• Written instruction
Extract the entries in their exact form.

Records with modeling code
|---|
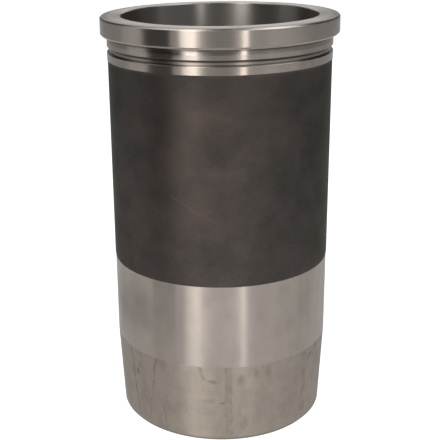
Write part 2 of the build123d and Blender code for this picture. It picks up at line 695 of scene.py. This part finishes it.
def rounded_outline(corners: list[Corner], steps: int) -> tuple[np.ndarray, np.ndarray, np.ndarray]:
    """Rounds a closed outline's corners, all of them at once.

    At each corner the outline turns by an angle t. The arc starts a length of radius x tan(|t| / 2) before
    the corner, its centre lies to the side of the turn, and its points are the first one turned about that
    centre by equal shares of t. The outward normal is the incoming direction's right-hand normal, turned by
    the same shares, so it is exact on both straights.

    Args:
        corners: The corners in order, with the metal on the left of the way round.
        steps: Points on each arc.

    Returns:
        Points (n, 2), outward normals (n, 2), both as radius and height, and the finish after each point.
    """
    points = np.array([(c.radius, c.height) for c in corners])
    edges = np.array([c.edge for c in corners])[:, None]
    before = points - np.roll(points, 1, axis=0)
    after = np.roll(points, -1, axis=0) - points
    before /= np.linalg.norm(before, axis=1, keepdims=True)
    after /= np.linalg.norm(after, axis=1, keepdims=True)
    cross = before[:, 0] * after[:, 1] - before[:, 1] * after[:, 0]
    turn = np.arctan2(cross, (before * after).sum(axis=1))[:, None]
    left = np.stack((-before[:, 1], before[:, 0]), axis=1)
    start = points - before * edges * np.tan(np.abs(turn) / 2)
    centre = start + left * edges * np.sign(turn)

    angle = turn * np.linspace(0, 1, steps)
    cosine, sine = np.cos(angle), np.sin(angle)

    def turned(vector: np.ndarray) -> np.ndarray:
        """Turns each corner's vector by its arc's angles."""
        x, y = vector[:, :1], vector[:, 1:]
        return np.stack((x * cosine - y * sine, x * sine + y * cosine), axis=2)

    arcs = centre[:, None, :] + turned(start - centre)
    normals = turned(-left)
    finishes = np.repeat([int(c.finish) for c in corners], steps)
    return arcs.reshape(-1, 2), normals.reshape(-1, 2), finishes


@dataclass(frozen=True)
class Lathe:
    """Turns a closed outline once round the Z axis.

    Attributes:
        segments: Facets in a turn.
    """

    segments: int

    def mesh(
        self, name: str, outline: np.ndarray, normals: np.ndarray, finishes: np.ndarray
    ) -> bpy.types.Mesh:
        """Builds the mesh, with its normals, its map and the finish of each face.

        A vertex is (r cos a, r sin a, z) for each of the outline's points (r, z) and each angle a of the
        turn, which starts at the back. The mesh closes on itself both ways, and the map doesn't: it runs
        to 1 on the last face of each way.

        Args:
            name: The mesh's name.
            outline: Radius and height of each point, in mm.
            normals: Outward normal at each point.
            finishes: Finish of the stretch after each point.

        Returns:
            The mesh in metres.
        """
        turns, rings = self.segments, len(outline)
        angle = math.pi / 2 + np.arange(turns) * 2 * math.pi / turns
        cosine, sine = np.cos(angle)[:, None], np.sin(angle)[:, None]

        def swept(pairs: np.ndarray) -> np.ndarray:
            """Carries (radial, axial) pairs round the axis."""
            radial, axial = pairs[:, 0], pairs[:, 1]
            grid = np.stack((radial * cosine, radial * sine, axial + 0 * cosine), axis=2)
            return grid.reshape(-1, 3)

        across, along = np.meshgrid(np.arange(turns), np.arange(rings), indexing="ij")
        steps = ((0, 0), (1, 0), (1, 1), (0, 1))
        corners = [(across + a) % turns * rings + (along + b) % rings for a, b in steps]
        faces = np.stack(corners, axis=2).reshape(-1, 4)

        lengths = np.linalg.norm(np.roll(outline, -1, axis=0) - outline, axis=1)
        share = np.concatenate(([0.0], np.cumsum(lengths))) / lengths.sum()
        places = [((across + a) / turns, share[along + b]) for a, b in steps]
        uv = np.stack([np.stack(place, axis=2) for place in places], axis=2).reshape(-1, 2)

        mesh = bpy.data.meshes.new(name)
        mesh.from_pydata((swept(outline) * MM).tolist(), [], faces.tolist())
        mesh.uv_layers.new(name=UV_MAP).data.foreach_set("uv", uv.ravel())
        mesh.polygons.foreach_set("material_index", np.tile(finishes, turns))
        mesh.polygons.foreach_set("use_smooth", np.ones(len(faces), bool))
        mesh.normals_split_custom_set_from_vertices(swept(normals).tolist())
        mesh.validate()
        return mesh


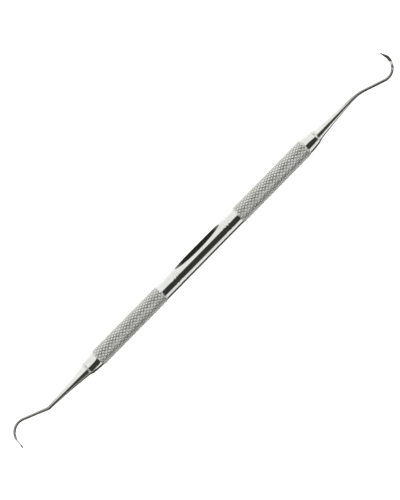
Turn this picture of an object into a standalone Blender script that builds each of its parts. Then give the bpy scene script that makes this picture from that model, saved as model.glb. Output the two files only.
|---|
• Response to the task
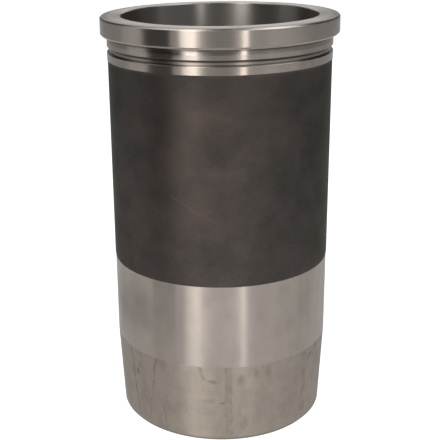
Write part 2 of the build123d and Blender code for this picture. It picks up at line 695 of scene.py. This part finishes it.
def rounded_outline(corners: list[Corner], steps: int) -> tuple[np.ndarray, np.ndarray, np.ndarray]:
    """Rounds a closed outline's corners, all of them at once.

    At each corner the outline turns by an angle t. The arc starts a length of radius x tan(|t| / 2) before
    the corner, its centre lies to the side of the turn, and its points are the first one turned about that
    centre by equal shares of t. The outward normal is the incoming direction's right-hand normal, turned by
    the same shares, so it is exact on both straights.

    Args:
        corners: The corners in order, with the metal on the left of the way round.
        steps: Points on each arc.

    Returns:
        Points (n, 2), outward normals (n, 2), both as radius and height, and the finish after each point.
    """
    points = np.array([(c.radius, c.height) for c in corners])
    edges = np.array([c.edge for c in corners])[:, None]
    before = points - np.roll(points, 1, axis=0)
    after = np.roll(points, -1, axis=0) - points
    before /= np.linalg.norm(before, axis=1, keepdims=True)
    after /= np.linalg.norm(after, axis=1, keepdims=True)
    cross = before[:, 0] * after[:, 1] - before[:, 1] * after[:, 0]
    turn = np.arctan2(cross, (before * after).sum(axis=1))[:, None]
    left = np.stack((-before[:, 1], before[:, 0]), axis=1)
    start = points - before * edges * np.tan(np.abs(turn) / 2)
    centre = start + left * edges * np.sign(turn)

    angle = turn * np.linspace(0, 1, steps)
    cosine, sine = np.cos(angle), np.sin(angle)

    def turned(vector: np.ndarray) -> np.ndarray:
        """Turns each corner's vector by its arc's angles."""
        x, y = vector[:, :1], vector[:, 1:]
        return np.stack((x * cosine - y * sine, x * sine + y * cosine), axis=2)

    arcs = centre[:, None, :] + turned(start - centre)
    normals = turned(-left)
    finishes = np.repeat([int(c.finish) for c in corners], steps)
    return arcs.reshape(-1, 2), normals.reshape(-1, 2), finishes


@dataclass(frozen=True)
class Lathe:
    """Turns a closed outline once round the Z axis.

    Attributes:
        segments: Facets in a turn.
    """

    segments: int

    def mesh(
        self, name: str, outline: np.ndarray, normals: np.ndarray, finishes: np.ndarray
    ) -> bpy.types.Mesh:
        """Builds the mesh, with its normals, its map and the finish of each face.

        A vertex is (r cos a, r sin a, z) for each of the outline's points (r, z) and each angle a of the
        turn, which starts at the back. The mesh closes on itself both ways, and the map doesn't: it runs
        to 1 on the last face of each way.

        Args:
            name: The mesh's name.
            outline: Radius and height of each point, in mm.
            normals: Outward normal at each point.
            finishes: Finish of the stretch after each point.

        Returns:
            The mesh in metres.
        """
        turns, rings = self.segments, len(outline)
        angle = math.pi / 2 + np.arange(turns) * 2 * math.pi / turns
        cosine, sine = np.cos(angle)[:, None], np.sin(angle)[:, None]

        def swept(pairs: np.ndarray) -> np.ndarray:
            """Carries (radial, axial) pairs round the axis."""
            radial, axial = pairs[:, 0], pairs[:, 1]
            grid = np.stack((radial * cosine, radial * sine, axial + 0 * cosine), axis=2)
            return grid.reshape(-1, 3)

        across, along = np.meshgrid(np.arange(turns), np.arange(rings), indexing="ij")
        steps = ((0, 0), (1, 0), (1, 1), (0, 1))
        corners = [(across + a) % turns * rings + (along + b) % rings for a, b in steps]
        faces = np.stack(corners, axis=2).reshape(-1, 4)

        lengths = np.linalg.norm(np.roll(outline, -1, axis=0) - outline, axis=1)
        share = np.concatenate(([0.0], np.cumsum(lengths))) / lengths.sum()
        places = [((across + a) / turns, share[along + b]) for a, b in steps]
        uv = np.stack([np.stack(place, axis=2) for place in places], axis=2).reshape(-1, 2)

        mesh = bpy.data.meshes.new(name)
        mesh.from_pydata((swept(outline) * MM).tolist(), [], faces.tolist())
        mesh.uv_layers.new(name=UV_MAP).data.foreach_set("uv", uv.ravel())
        mesh.polygons.foreach_set("material_index", np.tile(finishes, turns))
        mesh.polygons.foreach_set("use_smooth", np.ones(len(faces), bool))
        mesh.normals_split_custom_set_from_vertices(swept(normals).tolist())
        mesh.validate()
        return mesh


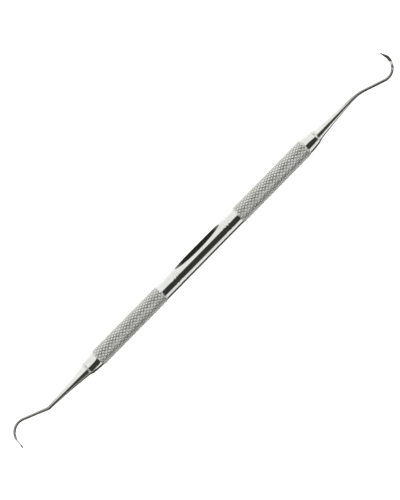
Turn this picture of an object into a standalone Blender script that builds each of its parts. Then give the bpy scene script that makes this picture from that model, saved as model.glb. Output the two files only.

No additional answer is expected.